Still, the decision is costly for lawyers at Burns & Stowers, of Norman, who would have made $2,500-per-hour under the initial $19 million award that was based on a 40% contingency fee. Their case involved alleged underpayment of oil and gas royalties and sought to certify a class of almost 34,000 royalty owners.

An objector spoke up after the fees were approved in district court and took the issue to the Court of Civil Appeals, which ruled a lodestar method, which produced a figure of $6.3 million, was needed because the contingency fee took too much from class members.

The objector – Daniel McClure – was also not permitted to review billing records, which was done in secret. The decision orders the district court to use the lodestar method to calculate fees while also letting the class see the billing records.

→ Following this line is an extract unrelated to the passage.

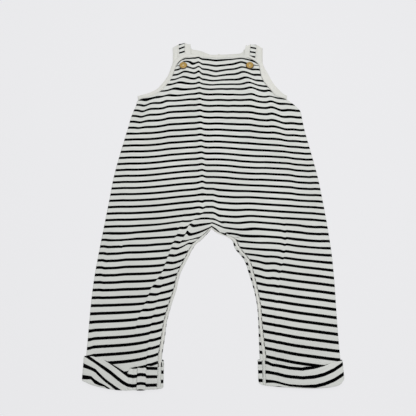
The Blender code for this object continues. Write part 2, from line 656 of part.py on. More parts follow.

“The district court had a fiduciary duty to give full adversarial scrutiny to the attorney's fees requested based on its trust relationship with the class. Instead, the district court deprived McClure--standing in the shoes of the other 33,890 royalty owners--of the opportunity to review or meaningfully challenge the very fees he and the other class members are required to pay from their own royalty interests,” Winchester wrote.

“Denying McClure the opportunity to review these records by withholding the descriptive time records in their entirety was improper and an abuse of discretion.”

The court also struck a $4,000 incentive award to the lead plaintiff it said was not supported by any evidence of work performed.